A paper plane, resembling a fighter jet of some sort, morphs from between Airplane Uncle’s hands. With the flourish of a violinist at the end of a performance, Airplane Uncle whips out a small stapler from his other trouser pocket and clips the middle of the plane together. Voila. He presents the finished plane to me and I graciously accept with both hands as I would a business card at a meeting. “OK, you go over there.” Airplane Uncle motions for me to move away from him. Perplexed, I step about 10 feet away. Understanding dawns. I lift my arm and release the plane. It glides, slicing through the air like a pink falcon for a heart-stopping few seconds before coming to rest on the floor. “Zhen bang!” I exclaim jubilantly as Mr H claps. Airplane Uncle takes a bow (or did I imagine it?) and we continue this back-and-forth game of catch; Airplane Uncle launching the plane towards me and me casting the plane back in his direction, even as my phone begins to vibrate incessantly with notifications that my Grab driver has arrived, in fact some minutes ago now, and is waiting.
By the time I walk out to the main gate of the home, my Grab car has disappeared and my five star rating with it. I click on the app to order another car (20 minutes away now) and gaze into the sky, still translucent with day. As tiny birds flock towards the trees in intermittent swarms, I look at my paper plane, realising for the first time that the words and symbols on the paper have magically aligned themselves to the shape of the plane. I am, as usual (as my children well know), a little late to the game. It all makes sense now. I have 20 minutes to live, with a paper airplane in my hands.
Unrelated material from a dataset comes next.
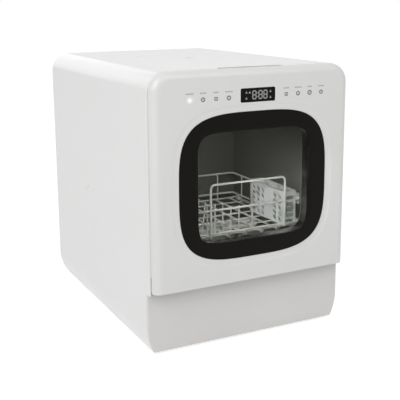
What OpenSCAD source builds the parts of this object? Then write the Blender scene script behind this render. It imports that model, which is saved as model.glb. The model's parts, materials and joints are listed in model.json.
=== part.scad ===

What I love about your writing is that it shows how you live - as an attentive, thoughtful, compassionate human, who takes time out to really see people, interact with them and appreciate unexpected moments like this one. You’re truly living each minute.
A simple story yet thought invoking and beautiful. I would have told this story in just 1 sentence, that's the difference between a great story teller and a non.